The life force of the Jewish nation today is Eretz Yisrael. Within the destiny of our land and people lies the destiny of Jews the world over. World Jewry’s honor, security, creative genius, and religious Torah level are all dictated by what transpires here in the Holy Land. When we are strong and victorious, a Jew in Paris can walk the streets in safety; but when we are perceived to be weak and faltering the Jew in Belgium fears to tread in the main square, and the Jews in the USA will awaken to see the hate written on the walls of their shuls. And the worst is yet to come!
 
Escapism is the nature of the Jew in chutz la’aretz.
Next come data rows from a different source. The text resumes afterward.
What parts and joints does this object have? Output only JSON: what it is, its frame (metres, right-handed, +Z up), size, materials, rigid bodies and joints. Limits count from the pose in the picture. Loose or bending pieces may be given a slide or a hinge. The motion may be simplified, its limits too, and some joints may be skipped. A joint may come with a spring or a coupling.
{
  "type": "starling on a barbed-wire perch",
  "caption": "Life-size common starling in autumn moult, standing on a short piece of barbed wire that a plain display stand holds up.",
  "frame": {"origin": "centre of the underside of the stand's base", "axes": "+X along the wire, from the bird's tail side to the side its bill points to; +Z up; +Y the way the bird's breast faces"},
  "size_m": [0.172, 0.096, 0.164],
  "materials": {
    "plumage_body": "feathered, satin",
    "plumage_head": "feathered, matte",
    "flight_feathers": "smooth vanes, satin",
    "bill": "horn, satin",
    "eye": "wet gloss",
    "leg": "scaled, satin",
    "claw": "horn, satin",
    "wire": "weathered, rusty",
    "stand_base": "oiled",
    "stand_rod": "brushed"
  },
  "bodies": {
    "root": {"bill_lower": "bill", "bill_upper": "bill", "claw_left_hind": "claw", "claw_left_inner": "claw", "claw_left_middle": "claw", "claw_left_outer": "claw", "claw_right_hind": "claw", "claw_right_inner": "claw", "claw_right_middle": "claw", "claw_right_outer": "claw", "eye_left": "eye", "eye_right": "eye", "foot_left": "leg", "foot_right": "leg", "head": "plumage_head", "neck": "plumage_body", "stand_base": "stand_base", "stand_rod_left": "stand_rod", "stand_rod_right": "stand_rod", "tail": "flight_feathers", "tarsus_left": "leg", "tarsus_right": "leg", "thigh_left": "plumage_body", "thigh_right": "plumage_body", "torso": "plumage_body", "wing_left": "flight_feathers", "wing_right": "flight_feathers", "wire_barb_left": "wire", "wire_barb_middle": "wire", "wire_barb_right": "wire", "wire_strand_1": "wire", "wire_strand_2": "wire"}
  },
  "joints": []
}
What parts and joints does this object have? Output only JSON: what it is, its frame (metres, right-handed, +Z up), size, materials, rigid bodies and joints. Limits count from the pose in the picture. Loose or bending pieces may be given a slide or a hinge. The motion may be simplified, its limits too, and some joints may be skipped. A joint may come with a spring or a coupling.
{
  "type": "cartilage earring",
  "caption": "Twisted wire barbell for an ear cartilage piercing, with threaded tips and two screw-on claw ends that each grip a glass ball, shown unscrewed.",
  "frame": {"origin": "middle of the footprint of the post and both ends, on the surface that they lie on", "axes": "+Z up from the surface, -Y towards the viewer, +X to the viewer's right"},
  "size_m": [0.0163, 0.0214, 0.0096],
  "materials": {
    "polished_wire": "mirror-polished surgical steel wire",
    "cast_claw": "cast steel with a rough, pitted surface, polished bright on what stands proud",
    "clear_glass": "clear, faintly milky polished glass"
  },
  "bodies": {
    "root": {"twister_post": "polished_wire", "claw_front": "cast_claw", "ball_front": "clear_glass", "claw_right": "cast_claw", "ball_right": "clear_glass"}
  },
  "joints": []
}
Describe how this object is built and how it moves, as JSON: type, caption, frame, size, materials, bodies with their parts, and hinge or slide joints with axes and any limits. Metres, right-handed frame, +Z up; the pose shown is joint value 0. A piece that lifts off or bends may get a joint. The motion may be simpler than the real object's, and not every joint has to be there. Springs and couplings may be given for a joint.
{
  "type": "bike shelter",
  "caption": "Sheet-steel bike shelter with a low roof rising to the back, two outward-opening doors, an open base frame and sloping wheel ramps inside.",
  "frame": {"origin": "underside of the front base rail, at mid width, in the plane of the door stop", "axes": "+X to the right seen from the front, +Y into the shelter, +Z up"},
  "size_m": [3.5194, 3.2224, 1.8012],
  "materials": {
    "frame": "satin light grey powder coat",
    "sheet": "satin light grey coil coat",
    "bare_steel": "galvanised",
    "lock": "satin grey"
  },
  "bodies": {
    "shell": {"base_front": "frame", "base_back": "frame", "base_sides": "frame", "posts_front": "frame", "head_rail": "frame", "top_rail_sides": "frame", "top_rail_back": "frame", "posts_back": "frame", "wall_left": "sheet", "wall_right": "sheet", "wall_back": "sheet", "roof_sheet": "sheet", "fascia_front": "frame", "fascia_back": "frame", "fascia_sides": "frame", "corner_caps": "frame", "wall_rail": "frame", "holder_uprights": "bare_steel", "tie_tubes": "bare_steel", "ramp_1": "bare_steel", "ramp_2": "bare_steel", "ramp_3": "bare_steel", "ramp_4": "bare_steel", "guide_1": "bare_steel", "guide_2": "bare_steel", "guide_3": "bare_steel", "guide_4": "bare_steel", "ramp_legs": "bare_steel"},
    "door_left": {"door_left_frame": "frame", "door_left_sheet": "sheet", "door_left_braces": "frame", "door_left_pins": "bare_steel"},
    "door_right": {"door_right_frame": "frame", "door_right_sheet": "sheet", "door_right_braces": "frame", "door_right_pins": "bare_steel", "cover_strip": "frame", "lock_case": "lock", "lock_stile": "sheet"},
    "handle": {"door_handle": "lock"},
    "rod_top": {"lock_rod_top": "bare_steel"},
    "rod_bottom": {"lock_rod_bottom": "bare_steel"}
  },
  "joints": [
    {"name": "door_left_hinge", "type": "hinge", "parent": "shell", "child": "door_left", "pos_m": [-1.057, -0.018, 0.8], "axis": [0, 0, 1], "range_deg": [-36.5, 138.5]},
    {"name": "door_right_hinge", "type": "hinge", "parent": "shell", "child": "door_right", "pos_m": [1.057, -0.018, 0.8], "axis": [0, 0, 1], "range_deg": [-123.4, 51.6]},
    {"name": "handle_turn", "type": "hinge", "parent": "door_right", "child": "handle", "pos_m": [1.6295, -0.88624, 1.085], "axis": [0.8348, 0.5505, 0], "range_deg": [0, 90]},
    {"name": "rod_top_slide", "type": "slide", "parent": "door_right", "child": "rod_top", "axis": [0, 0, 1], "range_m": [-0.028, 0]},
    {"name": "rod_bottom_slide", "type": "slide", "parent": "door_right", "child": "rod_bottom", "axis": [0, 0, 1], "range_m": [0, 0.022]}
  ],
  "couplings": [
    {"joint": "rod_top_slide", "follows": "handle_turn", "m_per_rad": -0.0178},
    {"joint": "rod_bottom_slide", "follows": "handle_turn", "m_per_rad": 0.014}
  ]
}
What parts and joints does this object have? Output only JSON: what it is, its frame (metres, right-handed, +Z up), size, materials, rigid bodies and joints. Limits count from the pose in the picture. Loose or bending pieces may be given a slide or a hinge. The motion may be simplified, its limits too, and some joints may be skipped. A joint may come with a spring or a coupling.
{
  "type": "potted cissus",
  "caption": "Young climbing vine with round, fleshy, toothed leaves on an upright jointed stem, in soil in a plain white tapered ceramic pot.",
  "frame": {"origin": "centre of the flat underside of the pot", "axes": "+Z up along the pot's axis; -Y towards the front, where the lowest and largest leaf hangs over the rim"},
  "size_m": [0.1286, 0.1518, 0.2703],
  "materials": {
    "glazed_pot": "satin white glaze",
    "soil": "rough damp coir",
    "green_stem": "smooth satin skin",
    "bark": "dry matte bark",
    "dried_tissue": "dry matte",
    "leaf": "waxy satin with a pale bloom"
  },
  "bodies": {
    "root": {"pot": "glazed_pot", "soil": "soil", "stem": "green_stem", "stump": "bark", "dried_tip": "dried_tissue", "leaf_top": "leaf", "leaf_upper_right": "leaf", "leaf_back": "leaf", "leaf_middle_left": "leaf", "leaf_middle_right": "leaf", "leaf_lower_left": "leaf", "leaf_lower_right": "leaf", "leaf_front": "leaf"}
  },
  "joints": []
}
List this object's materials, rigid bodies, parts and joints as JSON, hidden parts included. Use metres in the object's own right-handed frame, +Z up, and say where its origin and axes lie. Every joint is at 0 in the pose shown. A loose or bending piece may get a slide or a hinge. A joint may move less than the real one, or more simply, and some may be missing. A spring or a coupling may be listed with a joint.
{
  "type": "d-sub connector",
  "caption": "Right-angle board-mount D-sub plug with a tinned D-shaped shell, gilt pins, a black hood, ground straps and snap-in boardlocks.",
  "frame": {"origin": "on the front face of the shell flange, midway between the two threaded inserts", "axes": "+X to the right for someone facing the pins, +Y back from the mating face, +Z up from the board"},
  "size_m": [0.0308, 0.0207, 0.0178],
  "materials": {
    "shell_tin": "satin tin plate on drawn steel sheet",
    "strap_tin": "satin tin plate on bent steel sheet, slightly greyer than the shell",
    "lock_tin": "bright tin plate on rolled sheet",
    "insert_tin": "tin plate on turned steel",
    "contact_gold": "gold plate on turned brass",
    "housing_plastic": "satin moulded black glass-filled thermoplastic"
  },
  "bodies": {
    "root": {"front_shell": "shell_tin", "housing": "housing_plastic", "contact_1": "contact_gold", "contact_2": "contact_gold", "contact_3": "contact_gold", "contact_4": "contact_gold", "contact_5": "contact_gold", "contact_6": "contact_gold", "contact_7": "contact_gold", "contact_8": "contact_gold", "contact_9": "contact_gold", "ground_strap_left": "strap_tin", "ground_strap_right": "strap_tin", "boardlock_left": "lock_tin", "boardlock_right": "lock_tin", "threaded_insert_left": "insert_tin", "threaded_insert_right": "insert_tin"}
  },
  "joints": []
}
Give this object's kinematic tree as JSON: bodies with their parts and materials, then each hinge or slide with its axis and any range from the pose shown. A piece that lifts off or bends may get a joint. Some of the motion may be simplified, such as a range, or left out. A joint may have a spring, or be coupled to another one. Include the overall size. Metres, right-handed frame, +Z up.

Some escape from the yoke of being God’s chosen people through intermarriage; some escape the demands of HaShem as expressed by the mitzvot by joining Conservative or Reform replacements for authentic Judaism; some escape into the tunnel vision of the kollel, some find refuge under the cape of deceased rabbis who if they would be alive would scorn their followers’ ignorance; but all escape the compelling call of Torah and history to return home.
 
But not all is well in Eretz Yisrael. We, dati people, too, are to blame for social ills caused by the escapism of many of our brothers. And indeed, the addressees of this lesson are not the Jews of the galut who are in free fall, but many of our brothers here in the Land who shirk their halachic responsibilities to defend the land and the Jewish nation.
 
It would be more than naive to believe that when the Jews of Persia fought on the 13th and 14th of Adar, in order to bring about the miraculous salvation that we call Purim, the talmidei chachamim (Torah scholars) were learning in the yeshivot. The entire nation took part, because then, as today, it was a question of "to be or not to be."
 
To send men who are far from Torah and mitzvot to war is to put them in dire jeopardy, but to send Bnei Torah to defend the land is to insure victory.
 
The Torah (Devarim 23,15) has demanding parameters with regard to the sanctity of a military base:
 
“For the Lord your God is present within your camp to save you and defeat your enemies. And your camp shall be holy and no illicit matter shall be seen there so that He shall not draw away from you.”
 
To have women soldiers and men who do not adhere to the strict requirements of the Torah in military service, while talmidei chachamim and potential talmedei chachamim sit in comfort far from danger is, to my mind, a distortion of the Torah - an ugly hunchback we brought with us from the galut.
 
Those Roshei Yeshiva who feel the greatness of the moment should demand of the Army Chief of Staff to raise his demands. He should send home all the women in uniform to prepare themselves to be good wives and mothers, and recruit every able bodied Ben Torah, for periods of time suitable for service and continued learning.
 
How the army goes so goes the nation. In the future, students of history when researching our generation will find it incredulous that so many who loved HaShem and His Torah were not here in Eretz Yisrael, and more incredulous that those who were here were not in the vanguard of the defenders of Eretz Yisrael.